O esquema do “cheque em branco”, criado em 2019, dispensa a necessidade de contratos e convênios e a supervisão de ministérios. Dessa forma, esse tipo de emenda chega na conta das prefeituras em média em 60 dias, enquanto as emendas tradicionais demoram mais de um ano para serem pagas.

Mistério

O deputado e presidente do Solidariedade, Paulinho da Força (SP) avaliou que a liberação de emendas pode explicar o placar de 229 deputados a favor do voto impresso. “Nós não esperávamos aquela quantidade de votos. Calculávamos 150 votos. Essa quantidade toda teve algum mistério, acho que pode ser isso”, disse ao Estadão. “É estranho que, numa véspera de votação, o governo libere recursos nessa quantidade toda. Ficou muito evidente que o governo liberou para angariar voto”, completou. “Então, agora a gente fica sabendo que não foi o tanque que arrumou voto. Foram as emendas.”
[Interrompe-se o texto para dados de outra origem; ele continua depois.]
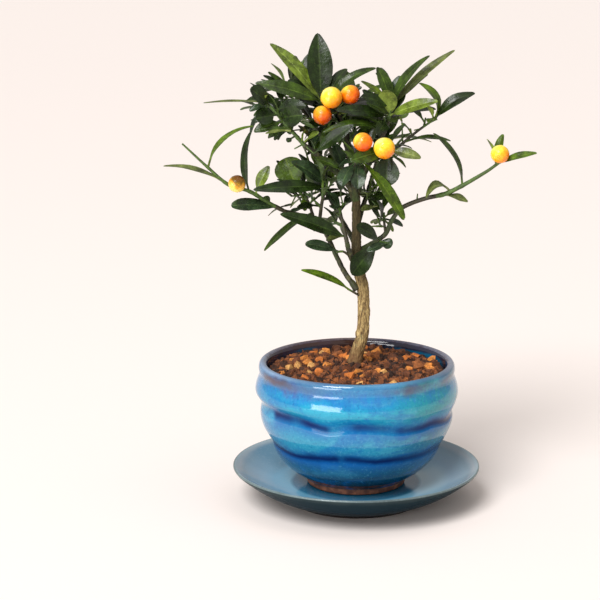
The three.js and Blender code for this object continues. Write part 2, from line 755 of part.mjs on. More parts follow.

No dia da votação, Bolsonaro promoveu um desfile de blindados esfumaçados na Esplanada dos Ministério, o que provocou revolta de lideranças políticas que viram no ato uma tentativa de intimiar o Congresso.

O líder da oposição, Alessandro Molon (PSB-RJ), afirmou que é no “mínimo” curioso a expressiva liberação de emendas às vésperas da votação. “Teria o governo intensificado a liberação de recursos para influenciar a votação da PEC? Se for isso, é mais um ataque inaceitável à democracia e à independência do Congresso”, disse.
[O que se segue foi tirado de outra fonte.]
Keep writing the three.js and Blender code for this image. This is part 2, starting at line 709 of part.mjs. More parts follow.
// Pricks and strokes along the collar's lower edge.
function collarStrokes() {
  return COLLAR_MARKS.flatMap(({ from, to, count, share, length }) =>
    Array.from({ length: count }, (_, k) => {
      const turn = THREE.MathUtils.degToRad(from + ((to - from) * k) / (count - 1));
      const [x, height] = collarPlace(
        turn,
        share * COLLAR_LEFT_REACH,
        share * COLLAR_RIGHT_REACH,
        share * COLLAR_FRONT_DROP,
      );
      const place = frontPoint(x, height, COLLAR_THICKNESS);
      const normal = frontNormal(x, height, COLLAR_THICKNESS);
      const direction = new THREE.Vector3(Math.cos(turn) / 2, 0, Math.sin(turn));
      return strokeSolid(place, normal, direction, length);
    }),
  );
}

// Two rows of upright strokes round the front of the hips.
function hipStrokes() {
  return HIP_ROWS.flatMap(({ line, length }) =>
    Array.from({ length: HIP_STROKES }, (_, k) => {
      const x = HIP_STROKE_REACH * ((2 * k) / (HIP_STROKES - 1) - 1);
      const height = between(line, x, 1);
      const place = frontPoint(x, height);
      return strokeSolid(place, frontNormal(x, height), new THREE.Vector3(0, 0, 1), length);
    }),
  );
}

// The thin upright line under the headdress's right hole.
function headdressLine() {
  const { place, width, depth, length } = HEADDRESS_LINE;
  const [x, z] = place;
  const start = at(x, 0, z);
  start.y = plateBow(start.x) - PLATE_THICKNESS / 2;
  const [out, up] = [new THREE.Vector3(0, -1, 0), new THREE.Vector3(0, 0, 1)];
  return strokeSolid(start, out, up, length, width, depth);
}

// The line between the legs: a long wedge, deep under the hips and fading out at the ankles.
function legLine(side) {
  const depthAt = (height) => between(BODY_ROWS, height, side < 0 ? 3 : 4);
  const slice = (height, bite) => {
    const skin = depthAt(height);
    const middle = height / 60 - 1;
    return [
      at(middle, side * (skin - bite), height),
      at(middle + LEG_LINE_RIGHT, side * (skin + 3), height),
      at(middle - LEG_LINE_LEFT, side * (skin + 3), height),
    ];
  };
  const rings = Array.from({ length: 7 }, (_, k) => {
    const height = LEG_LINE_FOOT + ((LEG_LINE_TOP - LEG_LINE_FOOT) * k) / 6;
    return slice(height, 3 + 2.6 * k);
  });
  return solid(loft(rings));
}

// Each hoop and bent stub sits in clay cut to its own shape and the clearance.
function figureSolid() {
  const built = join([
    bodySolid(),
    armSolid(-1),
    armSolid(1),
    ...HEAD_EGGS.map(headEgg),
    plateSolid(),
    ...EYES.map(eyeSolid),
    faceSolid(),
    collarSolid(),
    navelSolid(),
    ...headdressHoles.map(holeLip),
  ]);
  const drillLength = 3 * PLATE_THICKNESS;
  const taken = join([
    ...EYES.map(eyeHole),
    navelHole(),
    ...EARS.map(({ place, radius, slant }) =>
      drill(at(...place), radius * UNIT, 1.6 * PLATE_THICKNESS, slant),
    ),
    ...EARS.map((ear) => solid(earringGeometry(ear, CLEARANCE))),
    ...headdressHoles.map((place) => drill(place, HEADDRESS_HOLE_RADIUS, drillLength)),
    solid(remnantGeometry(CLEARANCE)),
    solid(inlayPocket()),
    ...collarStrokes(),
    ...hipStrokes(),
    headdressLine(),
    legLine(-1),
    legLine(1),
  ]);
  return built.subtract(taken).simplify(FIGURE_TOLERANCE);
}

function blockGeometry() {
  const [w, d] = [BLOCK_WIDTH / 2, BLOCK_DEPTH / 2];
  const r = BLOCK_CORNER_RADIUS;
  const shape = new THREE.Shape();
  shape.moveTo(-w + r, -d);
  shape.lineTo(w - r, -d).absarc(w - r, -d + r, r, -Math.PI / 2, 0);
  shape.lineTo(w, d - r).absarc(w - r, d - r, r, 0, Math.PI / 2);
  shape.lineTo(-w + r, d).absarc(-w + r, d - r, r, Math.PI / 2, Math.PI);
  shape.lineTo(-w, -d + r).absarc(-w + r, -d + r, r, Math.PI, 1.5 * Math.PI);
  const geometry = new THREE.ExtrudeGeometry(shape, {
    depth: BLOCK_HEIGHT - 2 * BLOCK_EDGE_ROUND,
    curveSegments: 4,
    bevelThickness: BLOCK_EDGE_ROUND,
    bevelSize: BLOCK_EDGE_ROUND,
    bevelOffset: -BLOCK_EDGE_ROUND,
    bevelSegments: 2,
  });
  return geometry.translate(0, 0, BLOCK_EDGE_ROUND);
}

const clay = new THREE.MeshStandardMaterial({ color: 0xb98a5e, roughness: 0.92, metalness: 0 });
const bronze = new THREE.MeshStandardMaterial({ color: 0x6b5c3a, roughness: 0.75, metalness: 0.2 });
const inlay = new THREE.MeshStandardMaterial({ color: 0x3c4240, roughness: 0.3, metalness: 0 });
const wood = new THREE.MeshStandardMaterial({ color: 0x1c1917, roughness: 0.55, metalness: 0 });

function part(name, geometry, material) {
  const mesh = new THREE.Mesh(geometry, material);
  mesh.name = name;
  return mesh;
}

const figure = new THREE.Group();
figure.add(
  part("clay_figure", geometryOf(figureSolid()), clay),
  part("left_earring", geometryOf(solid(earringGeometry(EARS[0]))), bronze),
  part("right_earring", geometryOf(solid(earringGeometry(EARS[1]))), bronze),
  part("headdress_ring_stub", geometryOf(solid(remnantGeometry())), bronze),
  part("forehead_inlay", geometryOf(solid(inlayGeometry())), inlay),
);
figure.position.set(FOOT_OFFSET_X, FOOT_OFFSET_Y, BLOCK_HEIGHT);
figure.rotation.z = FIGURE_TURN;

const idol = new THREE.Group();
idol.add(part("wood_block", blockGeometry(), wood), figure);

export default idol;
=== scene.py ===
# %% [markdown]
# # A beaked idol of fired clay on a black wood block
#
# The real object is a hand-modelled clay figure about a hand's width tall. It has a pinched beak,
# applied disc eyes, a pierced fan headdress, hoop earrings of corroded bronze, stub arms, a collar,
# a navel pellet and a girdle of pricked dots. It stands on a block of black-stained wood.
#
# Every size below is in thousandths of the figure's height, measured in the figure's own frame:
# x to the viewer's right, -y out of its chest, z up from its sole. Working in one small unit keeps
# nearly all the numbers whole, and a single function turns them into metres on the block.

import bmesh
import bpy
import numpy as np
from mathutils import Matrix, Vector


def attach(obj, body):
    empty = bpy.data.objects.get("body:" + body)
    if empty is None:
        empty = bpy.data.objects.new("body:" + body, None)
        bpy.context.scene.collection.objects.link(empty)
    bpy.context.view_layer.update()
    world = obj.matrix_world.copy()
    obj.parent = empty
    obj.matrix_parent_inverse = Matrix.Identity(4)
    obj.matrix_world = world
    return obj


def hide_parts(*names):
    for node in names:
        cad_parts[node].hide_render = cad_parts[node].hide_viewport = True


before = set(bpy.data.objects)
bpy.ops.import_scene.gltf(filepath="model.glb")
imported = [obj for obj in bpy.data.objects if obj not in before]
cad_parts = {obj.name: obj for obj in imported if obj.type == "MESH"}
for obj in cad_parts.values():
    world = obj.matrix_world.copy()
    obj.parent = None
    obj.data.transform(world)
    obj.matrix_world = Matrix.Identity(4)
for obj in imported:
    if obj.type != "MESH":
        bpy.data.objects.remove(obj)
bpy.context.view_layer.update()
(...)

Por sua vez, o deputado Julio Delgado (PSB-MG), cujo partido orientou o voto não, disse que votou sim por convicção própria e chamou de “coincidência” os pagamentos feitos nos dias que precederam a apreciação da proposta pela Câmara. A emenda dele no valor de R$ 1,7 milhão foi paga no dia 2. “Eu só posso dizer que é uma mera coincidência, igualzinho ter a votação na Câmara no dia que os tanques foram para a rua”, afirmou. “Não tenho vínculo com o governo”, garantiu.

Gilberto Nascimento (PSC-SP) que viu cair na conta de municípios paulistas e do governo de São Paulo valores somados de R$ 7,2 milhões de sua emenda no dia 2, disse que votaria sim “independentemente disso”. “Eu não trabalho dessa forma de receber e votar”, afirmou ele, que admitiu já ter tomado conhecimento do pagamento.
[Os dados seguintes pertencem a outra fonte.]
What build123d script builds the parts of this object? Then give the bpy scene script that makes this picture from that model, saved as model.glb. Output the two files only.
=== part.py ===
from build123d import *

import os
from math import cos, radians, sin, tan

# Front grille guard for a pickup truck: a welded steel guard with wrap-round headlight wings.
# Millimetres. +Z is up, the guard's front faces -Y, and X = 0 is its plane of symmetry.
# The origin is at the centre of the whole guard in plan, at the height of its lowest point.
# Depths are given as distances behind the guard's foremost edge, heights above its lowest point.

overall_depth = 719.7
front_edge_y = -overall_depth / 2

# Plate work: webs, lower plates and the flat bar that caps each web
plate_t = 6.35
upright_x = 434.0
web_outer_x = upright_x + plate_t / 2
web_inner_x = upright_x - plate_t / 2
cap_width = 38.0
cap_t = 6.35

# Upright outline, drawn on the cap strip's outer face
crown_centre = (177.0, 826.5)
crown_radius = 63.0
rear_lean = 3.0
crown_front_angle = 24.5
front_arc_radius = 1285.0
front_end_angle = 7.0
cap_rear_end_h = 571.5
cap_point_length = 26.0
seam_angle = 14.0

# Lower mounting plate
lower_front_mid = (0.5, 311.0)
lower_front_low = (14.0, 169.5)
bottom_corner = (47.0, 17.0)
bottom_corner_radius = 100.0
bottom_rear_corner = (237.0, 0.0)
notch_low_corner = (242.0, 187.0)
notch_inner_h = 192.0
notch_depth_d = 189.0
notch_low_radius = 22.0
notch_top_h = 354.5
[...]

Um dos que votaram a favor do voto impresso, o deputado Julian Lemos (PSL-PB) disse que tomou a decisão após ouvir seus eleitores. A emenda individual dele de R$7,6 milhões foi transferida ao governo da Paraíba no dia 2. “Transferências especiais fazem parte das emendas impositivas, o prazo está correto”, afirmou.

A deputada Clarissa Garotinho disse ao Estadão que nem sabia dos pagamentos de R$ 4,5 milhões feito para a prefeitura de Campos dos Goytacazes, no norte fluminense, reduto eleitoral de sua família, e de R$ 1,85 milhão para o Estado do Rio de Janeiro. A parlamentar ressaltou que sua posição a favor do voto impresso é conhecida.

Vice-líder do governo na Câmara, Cezinha Madureira (PSD-SP), disse que não houve articulação do Planalto pelo voto impresso. “Eu não recebi ligação do governo pedindo voto”, disse. A deputada Renata Abreu (Podemos-SP) afirmou que não viu movimento do governo de oferecer emendas em troca de voto. “Se eu soubesse, tinha ido pedir para liberar as minhas emendas”, disse. Ela comentou que já tinha se posicionado a favor do voto impresso anteriormente e não mudaria de lado “só porque Bolsonaro está defendendo”. As informações são do jornal O Estado de S. Paulo.